A second audit found that dozens of deputies had lied in their official reports, saying they had booked evidence when they had not. That evidence included knives, guns, drugs, money and photos. Indeed, in the case involving the deputy who was indicted by the grand jury, a conviction was vacated when it became clear the evidence was missing.

In the military scandal, an Army reservist was caught in January cheating on his orders, submitting paperwork to get paid for more time than he actually served. Barnes launched a review that determined four more deputies and two correctional workers had allegedly falsified their military orders to serve as reservists.

“It’s looking like he is doing something good to clean up the department,” Mader said. “Whether he really is or not is up for discussion.”

In both the evidence and military scandals, Barnes did not release the audits publicly until forced by pending stories in the Orange County Register. Barnes referred the military problems to “the appropriate federal officials,” eschewing District Attorney Todd Spitzer. Sheriff’s officials would not say which federal officials were given the case.

Why no local prosecution?

Lawrence Rosenthal, a professor at the Fowler School of Law at Chapman University in Orange, contends Barnes should have sent the military cases to Spitzer because they can be prosecuted in state court, which moves more quickly.

“If you are referring something to federal authorities, you’re putting it on the slow boat to China,” said Rosenthal, a retired federal prosecutor.

Barnes responded that since the military is a branch of the federal government, those authorities have the first right of refusal.

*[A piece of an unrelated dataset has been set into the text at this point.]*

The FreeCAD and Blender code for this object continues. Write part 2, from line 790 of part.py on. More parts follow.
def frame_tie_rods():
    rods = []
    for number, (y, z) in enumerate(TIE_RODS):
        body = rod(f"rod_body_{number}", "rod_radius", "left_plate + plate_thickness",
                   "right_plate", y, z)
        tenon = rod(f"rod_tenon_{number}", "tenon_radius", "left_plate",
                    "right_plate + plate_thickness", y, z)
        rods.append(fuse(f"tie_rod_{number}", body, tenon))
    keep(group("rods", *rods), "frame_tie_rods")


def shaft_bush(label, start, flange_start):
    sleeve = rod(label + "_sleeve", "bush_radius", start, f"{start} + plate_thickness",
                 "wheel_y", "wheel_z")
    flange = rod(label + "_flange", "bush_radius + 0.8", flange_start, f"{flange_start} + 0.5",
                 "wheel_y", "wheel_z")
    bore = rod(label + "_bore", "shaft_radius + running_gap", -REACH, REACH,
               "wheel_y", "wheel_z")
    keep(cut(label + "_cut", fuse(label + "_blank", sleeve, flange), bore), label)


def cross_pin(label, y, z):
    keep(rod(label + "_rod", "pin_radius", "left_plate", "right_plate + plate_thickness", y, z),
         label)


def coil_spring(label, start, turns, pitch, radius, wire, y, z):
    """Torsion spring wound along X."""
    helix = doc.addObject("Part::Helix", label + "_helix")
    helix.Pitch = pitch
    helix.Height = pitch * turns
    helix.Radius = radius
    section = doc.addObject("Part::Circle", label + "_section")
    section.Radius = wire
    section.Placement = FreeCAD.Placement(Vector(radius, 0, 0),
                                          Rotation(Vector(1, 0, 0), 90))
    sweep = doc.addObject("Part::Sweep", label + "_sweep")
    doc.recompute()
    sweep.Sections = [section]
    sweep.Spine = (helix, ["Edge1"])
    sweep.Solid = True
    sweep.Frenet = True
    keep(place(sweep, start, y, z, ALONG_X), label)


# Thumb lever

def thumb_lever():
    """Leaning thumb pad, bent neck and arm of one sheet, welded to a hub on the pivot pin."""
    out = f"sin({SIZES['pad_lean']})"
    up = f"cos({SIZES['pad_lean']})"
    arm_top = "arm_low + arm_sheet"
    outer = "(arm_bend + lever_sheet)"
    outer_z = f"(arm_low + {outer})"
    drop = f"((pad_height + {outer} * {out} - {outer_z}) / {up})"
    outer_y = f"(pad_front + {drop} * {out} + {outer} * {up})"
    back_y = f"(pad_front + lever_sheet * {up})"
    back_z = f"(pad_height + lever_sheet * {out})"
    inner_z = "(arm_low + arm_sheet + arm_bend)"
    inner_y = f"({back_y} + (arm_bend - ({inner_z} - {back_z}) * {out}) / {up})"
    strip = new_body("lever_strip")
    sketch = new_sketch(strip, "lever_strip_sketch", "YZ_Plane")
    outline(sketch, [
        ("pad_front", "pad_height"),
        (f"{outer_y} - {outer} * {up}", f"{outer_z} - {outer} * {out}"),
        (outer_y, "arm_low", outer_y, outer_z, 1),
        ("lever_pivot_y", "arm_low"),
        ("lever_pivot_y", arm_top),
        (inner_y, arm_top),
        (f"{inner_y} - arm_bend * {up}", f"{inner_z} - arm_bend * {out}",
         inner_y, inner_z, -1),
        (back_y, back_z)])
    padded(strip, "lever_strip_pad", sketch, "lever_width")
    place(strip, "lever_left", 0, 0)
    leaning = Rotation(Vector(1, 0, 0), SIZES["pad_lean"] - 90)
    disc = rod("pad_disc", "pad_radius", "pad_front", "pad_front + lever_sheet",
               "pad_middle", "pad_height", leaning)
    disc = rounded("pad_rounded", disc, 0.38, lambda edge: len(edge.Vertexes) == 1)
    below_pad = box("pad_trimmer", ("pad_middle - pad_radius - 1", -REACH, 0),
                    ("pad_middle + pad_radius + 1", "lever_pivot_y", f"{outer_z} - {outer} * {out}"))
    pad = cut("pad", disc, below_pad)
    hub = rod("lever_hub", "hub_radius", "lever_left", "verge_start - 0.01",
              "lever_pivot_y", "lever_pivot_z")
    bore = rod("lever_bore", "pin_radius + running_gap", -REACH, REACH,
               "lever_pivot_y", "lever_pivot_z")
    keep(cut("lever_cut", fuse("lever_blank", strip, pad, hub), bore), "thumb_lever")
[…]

Rosenthal also criticized Barnes for not better publicizing the cases, which he said would increase the deterrent effect on deputies.

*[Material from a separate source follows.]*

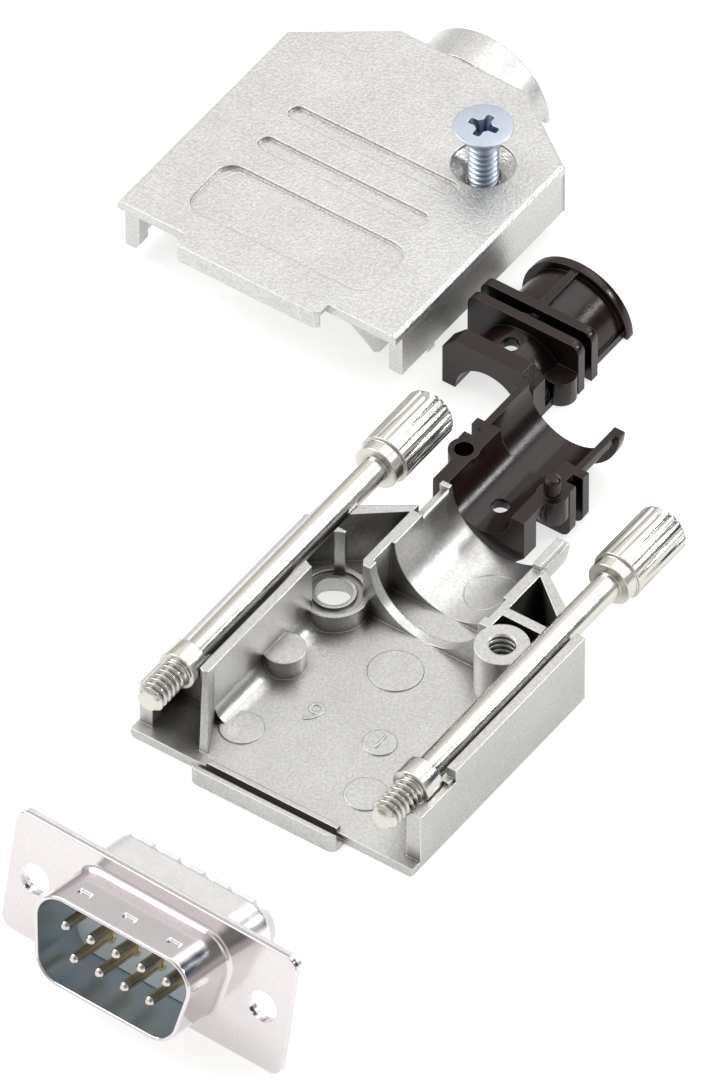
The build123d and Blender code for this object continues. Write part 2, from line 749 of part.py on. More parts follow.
# Rear insulator: its back edge is scalloped round each solder cup
with BuildPart() as rear_insulator:
    with BuildSketch(flange_plane.offset(-insulator_joint)):
        d_outline(insulator_width, insulator_height, insulator_corner)
    extrude(amount=-(insulator_rear - scallop_depth - insulator_joint))
    with BuildSketch(flange_plane.offset(-(insulator_rear - scallop_depth))) as sleeves:
        d_outline(insulator_width, insulator_height, insulator_corner)
        for row, reach in ((5, 1), (4, -1)):
            with Locations(*[((n - row / 2) * contact_pitch, reach * insulator_height / 2) for n in range(row + 1)]):
                Circle(scallop_radius / 2, mode=Mode.SUBTRACT)
    extrude(amount=-scallop_depth)
    with BuildSketch(flange_plane.offset(-insulator_joint)):
        with Locations(*contact_spots):
            Circle(stem_diameter / 2)
    extrude(amount=-(insulator_rear - insulator_joint), mode=Mode.SUBTRACT)
rear_insulator.part.label = "rear_insulator"
export_step(rear_insulator.part, "parts/rear_insulator.step")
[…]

“The sheriff’s failure to act with maximum aggression gets to me, and the fact he isn’t shows he’s not good at solving this type of problem,” he said. “(Barnes) gets credit for doing the minimum. … If you placed the bar as low as possible, yes, he jumped over it.”

Barnes: Not a chest thumper

Barnes said it’s not his style to hold “self-aggrandizing” news conferences or fly banners noting his accomplishments in disciplining employees.

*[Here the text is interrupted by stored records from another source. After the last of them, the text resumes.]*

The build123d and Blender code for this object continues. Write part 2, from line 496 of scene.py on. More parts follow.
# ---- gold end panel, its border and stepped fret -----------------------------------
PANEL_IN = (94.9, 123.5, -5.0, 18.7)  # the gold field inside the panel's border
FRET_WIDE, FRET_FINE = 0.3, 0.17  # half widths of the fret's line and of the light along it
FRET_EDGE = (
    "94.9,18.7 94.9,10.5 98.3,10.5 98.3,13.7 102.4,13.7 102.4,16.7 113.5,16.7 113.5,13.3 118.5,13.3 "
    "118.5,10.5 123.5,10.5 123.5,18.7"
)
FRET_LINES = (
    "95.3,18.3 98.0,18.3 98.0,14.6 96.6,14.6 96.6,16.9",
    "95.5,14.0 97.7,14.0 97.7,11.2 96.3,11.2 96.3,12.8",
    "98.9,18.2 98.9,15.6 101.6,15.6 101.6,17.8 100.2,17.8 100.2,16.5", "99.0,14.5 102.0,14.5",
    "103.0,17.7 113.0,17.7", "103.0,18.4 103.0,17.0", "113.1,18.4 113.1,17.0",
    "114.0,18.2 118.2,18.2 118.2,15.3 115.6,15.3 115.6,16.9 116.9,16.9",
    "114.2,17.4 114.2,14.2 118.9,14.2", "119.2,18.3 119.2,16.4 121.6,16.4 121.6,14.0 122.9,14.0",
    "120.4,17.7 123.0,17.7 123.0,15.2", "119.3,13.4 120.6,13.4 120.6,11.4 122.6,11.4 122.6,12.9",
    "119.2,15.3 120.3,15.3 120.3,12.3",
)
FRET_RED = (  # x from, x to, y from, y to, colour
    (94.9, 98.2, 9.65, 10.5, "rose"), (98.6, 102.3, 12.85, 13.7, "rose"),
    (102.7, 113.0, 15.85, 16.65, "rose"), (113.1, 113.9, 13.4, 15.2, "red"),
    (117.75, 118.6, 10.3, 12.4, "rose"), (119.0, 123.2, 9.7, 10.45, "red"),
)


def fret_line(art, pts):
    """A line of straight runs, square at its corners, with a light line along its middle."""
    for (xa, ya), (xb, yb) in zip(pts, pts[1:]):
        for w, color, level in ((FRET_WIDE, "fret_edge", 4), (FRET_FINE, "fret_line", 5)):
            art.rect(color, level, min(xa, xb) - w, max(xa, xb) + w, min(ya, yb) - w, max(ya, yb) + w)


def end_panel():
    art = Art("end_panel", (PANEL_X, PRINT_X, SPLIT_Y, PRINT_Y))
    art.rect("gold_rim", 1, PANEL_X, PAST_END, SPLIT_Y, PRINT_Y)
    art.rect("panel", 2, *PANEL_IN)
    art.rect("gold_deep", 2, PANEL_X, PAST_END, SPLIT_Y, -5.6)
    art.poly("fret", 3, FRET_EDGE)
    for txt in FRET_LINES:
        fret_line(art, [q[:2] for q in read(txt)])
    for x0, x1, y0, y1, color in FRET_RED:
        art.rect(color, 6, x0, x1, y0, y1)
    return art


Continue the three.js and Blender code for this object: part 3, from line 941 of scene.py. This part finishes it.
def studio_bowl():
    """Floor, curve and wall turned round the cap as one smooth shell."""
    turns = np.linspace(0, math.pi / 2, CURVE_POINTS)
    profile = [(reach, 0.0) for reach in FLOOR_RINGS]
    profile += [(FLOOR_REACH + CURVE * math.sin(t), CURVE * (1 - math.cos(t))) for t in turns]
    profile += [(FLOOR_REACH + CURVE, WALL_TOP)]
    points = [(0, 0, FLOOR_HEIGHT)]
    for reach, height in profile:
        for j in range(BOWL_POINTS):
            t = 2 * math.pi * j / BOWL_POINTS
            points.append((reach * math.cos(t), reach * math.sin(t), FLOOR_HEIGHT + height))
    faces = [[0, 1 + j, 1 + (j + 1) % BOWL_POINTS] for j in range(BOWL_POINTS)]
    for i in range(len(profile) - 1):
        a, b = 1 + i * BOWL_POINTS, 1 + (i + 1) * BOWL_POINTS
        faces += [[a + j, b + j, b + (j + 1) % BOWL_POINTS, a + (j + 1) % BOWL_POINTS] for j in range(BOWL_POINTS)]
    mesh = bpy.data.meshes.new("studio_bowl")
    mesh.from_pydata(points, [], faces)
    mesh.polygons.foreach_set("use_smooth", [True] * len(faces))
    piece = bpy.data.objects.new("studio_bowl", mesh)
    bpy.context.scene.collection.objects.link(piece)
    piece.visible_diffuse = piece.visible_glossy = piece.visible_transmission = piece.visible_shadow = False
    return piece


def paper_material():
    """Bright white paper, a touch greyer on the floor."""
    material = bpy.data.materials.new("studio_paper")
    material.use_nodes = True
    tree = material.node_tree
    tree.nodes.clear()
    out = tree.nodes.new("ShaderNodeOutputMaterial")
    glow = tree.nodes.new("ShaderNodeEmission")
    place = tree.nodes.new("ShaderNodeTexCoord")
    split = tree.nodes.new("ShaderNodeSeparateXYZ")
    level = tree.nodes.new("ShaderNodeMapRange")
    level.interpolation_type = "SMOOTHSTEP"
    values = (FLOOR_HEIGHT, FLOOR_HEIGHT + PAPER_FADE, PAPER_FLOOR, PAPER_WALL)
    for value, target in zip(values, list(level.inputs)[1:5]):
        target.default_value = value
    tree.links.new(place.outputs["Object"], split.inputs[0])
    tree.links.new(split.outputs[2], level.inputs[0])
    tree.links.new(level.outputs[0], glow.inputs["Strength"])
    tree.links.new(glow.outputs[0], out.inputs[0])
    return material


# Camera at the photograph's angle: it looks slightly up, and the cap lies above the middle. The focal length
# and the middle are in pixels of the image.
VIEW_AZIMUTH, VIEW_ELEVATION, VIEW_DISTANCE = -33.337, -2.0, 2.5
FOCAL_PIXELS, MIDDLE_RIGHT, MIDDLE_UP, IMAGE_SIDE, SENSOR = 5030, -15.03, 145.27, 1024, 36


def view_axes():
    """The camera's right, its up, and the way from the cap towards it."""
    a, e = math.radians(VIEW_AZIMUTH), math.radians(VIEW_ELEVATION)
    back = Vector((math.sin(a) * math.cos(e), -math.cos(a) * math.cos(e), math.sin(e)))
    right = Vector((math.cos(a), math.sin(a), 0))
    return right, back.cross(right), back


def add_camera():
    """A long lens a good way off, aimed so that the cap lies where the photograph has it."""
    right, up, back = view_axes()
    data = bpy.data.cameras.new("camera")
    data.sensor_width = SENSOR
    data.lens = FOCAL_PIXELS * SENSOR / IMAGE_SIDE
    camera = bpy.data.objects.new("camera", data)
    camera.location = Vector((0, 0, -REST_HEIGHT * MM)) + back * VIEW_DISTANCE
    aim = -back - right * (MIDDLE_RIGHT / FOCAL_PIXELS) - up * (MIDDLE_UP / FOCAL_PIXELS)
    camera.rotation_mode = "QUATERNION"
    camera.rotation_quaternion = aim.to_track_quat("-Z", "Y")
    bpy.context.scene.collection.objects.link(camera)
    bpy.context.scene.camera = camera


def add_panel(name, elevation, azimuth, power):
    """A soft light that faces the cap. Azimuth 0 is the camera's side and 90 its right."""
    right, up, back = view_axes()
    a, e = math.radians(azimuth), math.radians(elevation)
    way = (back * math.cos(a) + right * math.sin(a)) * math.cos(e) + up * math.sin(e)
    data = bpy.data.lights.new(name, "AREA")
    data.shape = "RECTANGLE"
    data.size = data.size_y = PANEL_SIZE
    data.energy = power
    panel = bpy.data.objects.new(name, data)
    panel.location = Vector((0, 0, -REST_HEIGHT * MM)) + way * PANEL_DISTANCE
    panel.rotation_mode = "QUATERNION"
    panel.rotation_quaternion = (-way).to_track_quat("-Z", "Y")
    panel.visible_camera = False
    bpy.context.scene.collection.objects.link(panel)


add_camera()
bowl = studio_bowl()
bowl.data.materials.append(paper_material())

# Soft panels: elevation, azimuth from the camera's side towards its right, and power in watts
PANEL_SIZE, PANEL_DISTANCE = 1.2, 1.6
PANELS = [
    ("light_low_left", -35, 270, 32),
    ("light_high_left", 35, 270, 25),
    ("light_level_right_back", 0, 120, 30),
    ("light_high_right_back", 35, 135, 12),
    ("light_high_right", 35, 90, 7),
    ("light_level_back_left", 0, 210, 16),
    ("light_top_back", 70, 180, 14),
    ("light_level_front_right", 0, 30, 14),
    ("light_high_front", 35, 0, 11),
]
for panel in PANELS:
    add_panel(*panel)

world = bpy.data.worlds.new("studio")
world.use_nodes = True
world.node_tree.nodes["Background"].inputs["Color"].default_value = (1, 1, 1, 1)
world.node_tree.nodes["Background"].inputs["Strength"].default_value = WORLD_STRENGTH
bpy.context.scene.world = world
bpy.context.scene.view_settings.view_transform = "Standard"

“If I’m being criticized because I didn’t hold a big press conference, that is an assertion you can make,” he said. “But it’s not that I didn’t act.”

Jodi Balma, a political science professor at Fullerton College, doesn’t believe the offenders are disciplined enough.

“It’s all fine and good to discover the problem, but what do you do to make sure that you are making an example?” Balma said. “If it’s just paid leave, and then you get a slap on the wrist, that’s hardly a punishment.”

Barnes and his staff have tightened policies and procedures to keep deputies from repeating their missteps.

But critics point out that no one was penalized for misusing informants in violation of inmates constitutional rights; only two deputies so far have been convicted for mishandling evidence and lying about it — both pleaded guilty to misdemeanors with no jail time or fines.

Some deputies have been terminated.

Barnes said he has no control over criminal penalties and contends firing deputies is hardly a slap on the wrist. “I don’t know what their barometer is for accountability,” the sheriff said of his critics.

Bryan Selzer, a former police officer whose company LEFTA Systems creates training software for law enforcement, was optimistic about Orange County’s department.

“I would not panic yet,” Selzer said. “It’s just too big of an organization to look at everything every single day.”